The exhibition, opening on May 7th at the Bac Art Lab in Leuven, translates these ideas into space, offering insight into the studio’s working process and conceptual framework.

You are warmly invited to the opening on Thursday, May 7 at 19:00h

Exhibition: 08.05 — 13.06.2026 (Thu–Sat, 13:00–18:00) at Bac Art Lab. ​
More info here
Artist Talk: May 21, 20:00 at Bac Art Lab ​ (Let’s Talk Leuven)

 


Ongoing and forthcoming projects

Alongside CLAUSURA, several other projects mark this period:

  • Harbour Castle, a work that plays with reconstruction, scale and the legibility of architectural form.
  • Folly in Doorn, an autonomous architectural intervention situated in the landscape, exploring structure, repetition and ornament.
  • Kansas City Spirit: Gijs Van Vaerenbergh was selected in August 2025 for the $2.18 million public art commission at Barney Allis Plaza, an iconic landmark in Kansas City.

Please contact us for more information about (one of) these projects.
Micha Pycke
Club Paradis
+32 (0)486 680 070
micha@clubparadis.be


About Gijs Van Vaerenbergh

Gijs Van Vaerenbergh is an artistic practice founded by Pieterjan Gijs (b. 1983, Belgium) and Arnout Van Vaerenbergh (b. 1983, Belgium). Their work operates at the intersection of art, architecture, and landscape, and takes the form of public artworks, site-specific installations, and landscape interventions.

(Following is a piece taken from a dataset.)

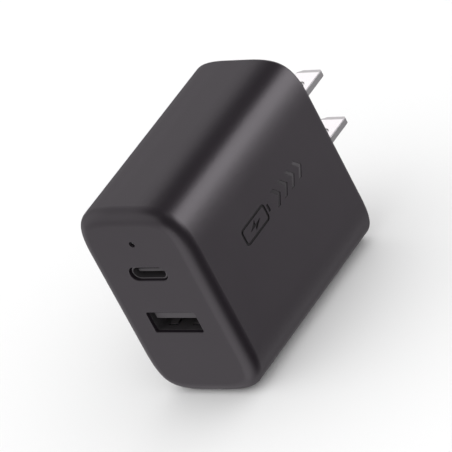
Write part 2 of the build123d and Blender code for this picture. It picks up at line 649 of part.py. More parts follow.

Combining technical and theoretical architectural knowledge with an experimental attitude, their practice consistently engages with the visual arts. While architectural in nature, their works are often monumental, sculptural, and autonomous. Rather than stepping outside the discipline, they seek friction from within architecture itself.

As their work is primarily spatial, the relationship with the viewer is fundamental. The experience of the work—its physical presence and its interaction with the surrounding environment—is central to their practice. Gijs Van Vaerenbergh deliberately breach disciplinary conventions, appropriating artistic strategies to infuse architecture with multiple registers and to question its programmatic and utilitarian assumptions.